Cela dépend des règles qui encadrent la transition. Nous ne sommes pas favorables à la construction d'infrastructures de GNL pour les 20, 30 ou 40 prochaines années qui ne soient pas compatibles avec l'hydrogène vert et l'ammoniac. Il faut garder le cap sur la neutralité carbone en 2050. Cela inclut le gaz. Donc il nous faudra être capables de capturer, de stocker ou d'utiliser le carbone. C'est l'objectif le plus important. En préparant le sommet du G7 (qui s'est tenu cette semaine en Allemagne, ndlr), j'ai vu des éléments de langage (dans l'ébauche de communiqué final, ndlr) indiquant précisément que tout remplacement du gaz qui provenait de Russie doit rester dans les clous des objectifs climat arrêtés à Glasgow et Paris. Personne ne parle de s'en écarter. L'Ukraine n'est pas une excuse pour tout d'un coup s'en éloigner et ne pas respecter les engagements pris. Si l'on ne réduit pas assez (les émissions, ndlr) entre 2020 et 2030, on ne pourra pas atteindre la neutralité carbone en 2050. C'est aussi simple que cela.
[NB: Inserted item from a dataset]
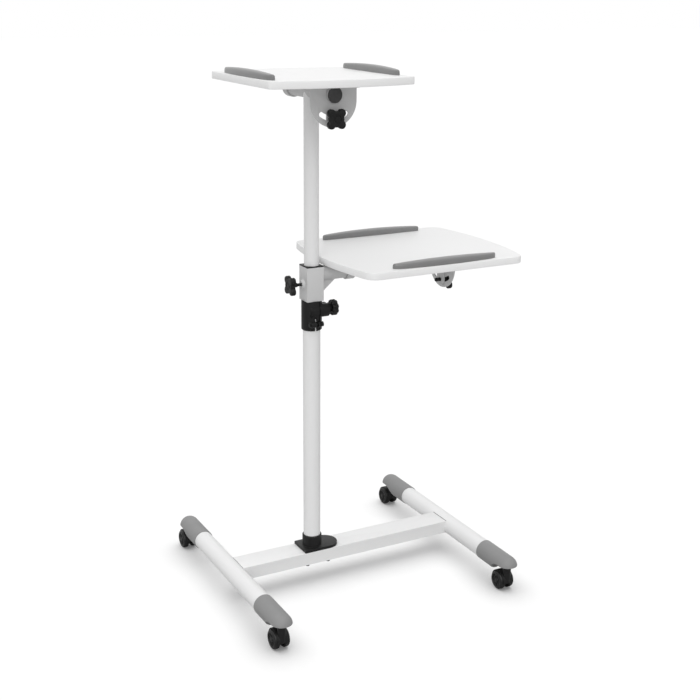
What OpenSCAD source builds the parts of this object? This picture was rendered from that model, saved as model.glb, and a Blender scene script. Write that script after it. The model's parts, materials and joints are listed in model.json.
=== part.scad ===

Un ministre d'un État des Caraïbes me disait qu'en période d'inflation et de récession, les priorités du climat arrivent en dernier. Faut-il s'attendre à des temps difficiles ?
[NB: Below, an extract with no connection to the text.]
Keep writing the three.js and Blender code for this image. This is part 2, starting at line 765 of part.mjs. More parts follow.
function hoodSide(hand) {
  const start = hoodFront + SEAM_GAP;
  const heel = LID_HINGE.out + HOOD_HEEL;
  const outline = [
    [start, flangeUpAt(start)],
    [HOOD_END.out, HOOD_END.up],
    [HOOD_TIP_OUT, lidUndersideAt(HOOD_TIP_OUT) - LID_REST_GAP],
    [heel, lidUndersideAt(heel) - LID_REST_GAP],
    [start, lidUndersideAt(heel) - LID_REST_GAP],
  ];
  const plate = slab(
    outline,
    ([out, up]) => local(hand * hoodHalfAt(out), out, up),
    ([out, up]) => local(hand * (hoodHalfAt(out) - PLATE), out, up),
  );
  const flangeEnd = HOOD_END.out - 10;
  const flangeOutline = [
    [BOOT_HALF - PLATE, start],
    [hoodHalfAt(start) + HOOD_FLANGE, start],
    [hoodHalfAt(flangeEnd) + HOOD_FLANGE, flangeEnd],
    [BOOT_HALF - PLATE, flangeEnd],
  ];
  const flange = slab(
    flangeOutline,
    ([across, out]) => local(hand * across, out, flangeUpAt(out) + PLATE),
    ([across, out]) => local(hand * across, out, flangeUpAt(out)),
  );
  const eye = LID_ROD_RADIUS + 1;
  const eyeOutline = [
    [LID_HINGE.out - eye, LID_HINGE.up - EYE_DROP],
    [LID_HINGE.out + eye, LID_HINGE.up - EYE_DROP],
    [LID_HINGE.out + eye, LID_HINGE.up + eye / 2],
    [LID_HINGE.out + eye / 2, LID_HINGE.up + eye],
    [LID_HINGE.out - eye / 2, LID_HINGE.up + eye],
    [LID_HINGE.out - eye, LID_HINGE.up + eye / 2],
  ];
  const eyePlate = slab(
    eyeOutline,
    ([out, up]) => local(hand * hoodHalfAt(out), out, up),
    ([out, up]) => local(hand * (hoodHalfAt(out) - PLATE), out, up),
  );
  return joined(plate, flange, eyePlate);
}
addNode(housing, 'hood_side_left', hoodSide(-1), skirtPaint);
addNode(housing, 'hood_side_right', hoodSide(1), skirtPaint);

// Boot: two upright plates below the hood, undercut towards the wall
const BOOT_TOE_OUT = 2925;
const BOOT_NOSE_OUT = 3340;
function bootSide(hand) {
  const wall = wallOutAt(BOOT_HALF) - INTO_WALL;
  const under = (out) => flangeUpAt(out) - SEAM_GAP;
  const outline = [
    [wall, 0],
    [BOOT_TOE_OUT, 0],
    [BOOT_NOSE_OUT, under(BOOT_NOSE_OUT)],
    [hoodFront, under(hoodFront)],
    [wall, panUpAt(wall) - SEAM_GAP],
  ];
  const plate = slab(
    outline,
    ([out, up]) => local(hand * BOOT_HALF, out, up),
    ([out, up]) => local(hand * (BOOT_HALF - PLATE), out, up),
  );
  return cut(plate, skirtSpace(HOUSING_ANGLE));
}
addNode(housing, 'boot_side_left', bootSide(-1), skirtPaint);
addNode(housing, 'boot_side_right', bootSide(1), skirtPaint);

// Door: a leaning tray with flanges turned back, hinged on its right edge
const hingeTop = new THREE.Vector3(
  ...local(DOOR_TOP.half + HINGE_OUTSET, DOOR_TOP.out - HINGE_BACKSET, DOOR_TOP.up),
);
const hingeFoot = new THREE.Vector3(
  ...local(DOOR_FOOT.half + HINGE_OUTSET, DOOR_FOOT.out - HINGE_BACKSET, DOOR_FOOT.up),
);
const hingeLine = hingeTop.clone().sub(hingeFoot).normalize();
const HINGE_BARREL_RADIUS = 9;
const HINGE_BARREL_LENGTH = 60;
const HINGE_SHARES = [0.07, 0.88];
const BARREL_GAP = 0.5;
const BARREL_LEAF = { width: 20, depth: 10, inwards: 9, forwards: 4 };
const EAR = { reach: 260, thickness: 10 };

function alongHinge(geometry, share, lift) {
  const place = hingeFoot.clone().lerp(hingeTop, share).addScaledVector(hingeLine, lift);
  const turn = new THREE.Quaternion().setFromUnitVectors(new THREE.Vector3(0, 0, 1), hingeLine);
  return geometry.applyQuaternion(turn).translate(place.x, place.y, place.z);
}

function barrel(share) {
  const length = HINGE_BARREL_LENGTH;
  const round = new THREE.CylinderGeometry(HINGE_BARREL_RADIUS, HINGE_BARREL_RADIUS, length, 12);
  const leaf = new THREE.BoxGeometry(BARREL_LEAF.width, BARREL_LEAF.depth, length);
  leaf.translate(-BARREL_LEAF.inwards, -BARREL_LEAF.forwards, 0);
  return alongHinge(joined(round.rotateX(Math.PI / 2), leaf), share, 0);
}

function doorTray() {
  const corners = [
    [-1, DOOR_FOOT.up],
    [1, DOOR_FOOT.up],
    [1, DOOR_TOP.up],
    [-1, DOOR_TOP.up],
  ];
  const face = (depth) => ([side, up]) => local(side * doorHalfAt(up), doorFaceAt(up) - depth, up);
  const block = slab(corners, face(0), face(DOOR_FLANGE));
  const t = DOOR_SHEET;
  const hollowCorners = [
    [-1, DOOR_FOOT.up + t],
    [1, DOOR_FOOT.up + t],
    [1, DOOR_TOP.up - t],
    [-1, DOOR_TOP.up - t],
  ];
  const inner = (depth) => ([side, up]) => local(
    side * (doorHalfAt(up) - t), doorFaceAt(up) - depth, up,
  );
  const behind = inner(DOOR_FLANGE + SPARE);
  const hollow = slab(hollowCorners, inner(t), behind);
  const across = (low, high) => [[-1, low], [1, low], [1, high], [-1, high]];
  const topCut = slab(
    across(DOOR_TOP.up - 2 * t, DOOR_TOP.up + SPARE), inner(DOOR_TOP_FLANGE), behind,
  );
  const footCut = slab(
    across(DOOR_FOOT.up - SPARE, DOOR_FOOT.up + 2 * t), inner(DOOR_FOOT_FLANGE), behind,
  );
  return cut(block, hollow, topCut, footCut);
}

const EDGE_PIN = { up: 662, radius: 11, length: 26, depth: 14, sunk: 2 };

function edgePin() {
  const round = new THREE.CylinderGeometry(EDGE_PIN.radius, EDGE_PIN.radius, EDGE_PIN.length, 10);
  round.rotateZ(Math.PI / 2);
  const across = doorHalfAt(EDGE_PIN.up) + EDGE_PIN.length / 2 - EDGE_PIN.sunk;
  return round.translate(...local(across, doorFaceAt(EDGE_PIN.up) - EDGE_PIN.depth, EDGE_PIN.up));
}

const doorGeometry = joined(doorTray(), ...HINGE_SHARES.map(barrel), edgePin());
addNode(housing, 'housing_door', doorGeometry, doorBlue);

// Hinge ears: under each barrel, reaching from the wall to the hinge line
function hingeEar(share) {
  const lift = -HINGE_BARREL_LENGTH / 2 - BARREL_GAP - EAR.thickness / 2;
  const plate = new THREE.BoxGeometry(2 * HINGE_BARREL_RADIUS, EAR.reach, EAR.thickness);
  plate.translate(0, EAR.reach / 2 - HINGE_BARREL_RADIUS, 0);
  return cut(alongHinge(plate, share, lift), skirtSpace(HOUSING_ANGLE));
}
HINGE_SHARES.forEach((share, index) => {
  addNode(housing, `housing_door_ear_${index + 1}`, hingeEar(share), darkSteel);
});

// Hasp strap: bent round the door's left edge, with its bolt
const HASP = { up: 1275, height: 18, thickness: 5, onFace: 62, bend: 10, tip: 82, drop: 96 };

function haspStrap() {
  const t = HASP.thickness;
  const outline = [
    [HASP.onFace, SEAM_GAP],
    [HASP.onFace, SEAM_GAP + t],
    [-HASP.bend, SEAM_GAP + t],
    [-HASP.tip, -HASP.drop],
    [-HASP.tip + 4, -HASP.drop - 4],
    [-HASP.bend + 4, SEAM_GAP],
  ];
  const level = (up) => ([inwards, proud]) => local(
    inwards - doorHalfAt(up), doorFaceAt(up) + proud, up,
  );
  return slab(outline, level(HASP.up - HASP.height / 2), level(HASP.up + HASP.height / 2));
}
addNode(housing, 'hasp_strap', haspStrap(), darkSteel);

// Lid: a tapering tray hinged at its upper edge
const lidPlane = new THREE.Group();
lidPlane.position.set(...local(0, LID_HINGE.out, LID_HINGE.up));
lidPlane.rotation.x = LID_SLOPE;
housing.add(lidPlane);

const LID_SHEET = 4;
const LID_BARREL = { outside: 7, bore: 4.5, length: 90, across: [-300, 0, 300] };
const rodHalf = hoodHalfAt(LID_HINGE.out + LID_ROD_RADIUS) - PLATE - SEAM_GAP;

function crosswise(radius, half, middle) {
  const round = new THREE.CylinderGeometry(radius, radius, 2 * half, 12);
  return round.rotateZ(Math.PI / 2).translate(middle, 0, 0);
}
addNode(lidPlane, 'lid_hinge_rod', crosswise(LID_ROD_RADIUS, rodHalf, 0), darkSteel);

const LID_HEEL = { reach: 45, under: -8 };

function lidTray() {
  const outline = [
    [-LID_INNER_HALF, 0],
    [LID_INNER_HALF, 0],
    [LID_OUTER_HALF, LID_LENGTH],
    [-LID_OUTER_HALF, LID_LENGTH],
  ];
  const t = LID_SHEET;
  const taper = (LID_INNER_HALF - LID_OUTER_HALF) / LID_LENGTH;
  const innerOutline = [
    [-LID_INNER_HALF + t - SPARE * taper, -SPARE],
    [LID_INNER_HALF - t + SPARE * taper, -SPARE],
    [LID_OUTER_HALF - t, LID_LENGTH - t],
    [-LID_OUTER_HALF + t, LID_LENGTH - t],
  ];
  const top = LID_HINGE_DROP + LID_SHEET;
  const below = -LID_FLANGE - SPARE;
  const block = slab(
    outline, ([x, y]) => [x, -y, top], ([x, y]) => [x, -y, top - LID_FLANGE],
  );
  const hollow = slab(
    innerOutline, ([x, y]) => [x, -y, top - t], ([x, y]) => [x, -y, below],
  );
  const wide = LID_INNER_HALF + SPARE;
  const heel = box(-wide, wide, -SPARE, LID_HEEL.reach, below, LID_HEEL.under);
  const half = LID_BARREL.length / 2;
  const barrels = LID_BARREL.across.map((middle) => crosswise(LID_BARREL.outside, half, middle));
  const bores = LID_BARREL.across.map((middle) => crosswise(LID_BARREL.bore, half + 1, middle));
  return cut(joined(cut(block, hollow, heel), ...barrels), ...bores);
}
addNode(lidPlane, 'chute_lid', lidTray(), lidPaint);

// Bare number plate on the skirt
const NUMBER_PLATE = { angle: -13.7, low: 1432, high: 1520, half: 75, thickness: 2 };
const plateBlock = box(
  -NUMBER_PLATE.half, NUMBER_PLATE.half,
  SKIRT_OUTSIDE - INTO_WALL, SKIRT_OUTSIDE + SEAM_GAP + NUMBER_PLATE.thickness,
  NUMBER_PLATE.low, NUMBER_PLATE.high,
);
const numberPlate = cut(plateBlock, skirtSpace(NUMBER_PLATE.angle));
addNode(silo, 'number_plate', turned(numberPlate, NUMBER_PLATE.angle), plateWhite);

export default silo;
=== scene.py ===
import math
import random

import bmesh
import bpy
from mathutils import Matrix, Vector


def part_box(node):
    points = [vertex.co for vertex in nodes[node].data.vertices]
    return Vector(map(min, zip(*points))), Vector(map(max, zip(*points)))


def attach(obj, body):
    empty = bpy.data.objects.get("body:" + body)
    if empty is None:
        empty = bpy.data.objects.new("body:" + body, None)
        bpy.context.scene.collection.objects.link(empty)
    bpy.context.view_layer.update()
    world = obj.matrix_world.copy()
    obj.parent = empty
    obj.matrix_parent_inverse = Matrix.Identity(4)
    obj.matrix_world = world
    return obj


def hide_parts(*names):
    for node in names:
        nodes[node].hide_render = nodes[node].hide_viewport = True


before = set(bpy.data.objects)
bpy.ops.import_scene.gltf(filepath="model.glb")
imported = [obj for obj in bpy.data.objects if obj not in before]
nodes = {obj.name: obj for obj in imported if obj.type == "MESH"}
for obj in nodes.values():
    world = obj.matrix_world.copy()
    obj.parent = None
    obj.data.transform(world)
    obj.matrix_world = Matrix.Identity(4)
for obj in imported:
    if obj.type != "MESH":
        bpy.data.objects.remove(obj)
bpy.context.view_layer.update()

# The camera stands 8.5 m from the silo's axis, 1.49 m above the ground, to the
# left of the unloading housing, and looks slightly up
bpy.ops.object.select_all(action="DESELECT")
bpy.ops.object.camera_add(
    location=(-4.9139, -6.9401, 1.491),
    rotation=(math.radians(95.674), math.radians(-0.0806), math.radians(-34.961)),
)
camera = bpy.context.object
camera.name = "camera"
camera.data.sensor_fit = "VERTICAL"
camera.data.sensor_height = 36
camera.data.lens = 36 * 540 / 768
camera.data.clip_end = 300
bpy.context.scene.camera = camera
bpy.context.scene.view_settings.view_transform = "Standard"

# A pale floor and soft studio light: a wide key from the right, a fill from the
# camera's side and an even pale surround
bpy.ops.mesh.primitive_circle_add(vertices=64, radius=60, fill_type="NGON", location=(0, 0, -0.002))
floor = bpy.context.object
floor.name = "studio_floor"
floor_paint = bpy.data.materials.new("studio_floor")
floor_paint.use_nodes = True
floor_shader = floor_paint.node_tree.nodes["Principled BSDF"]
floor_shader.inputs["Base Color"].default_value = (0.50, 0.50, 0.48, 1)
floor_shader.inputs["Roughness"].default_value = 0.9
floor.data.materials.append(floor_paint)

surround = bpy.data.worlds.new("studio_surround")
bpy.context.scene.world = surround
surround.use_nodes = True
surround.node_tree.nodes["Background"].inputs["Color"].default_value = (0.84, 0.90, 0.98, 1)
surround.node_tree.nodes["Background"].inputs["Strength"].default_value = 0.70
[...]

Oui, nous faisons face à de puissants vents contraires en ce moment. Mais il faut rester concentré sur l'essentiel. Si la transition économique obtient le financement nécessaire - et c'est pour cela que nous travaillons -, cela créera énormément d'emplois, les chaînes d'approvisionnement vont s'améliorer et l'inflation pourra baisser. La crise climatique ne va pas disparaître. Si vous vous dites qu'il est cher de s'occuper du climat aujourd'hui, attendez de voir des dizaines de millions de personnes obligés de se déplacer à cause de la chaleur extrême, ou un pays donné dont le grenier a été totalement détruit par la sécheresse. Rien de tout ça ne sera facile. Les dégâts de la crise climatique vont maintenant augmenter pendant des siècles. C'est la situation fâcheuse dans laquelle nous nous sommes placés en fuyant la nécessité d'avoir de l'énergie propre.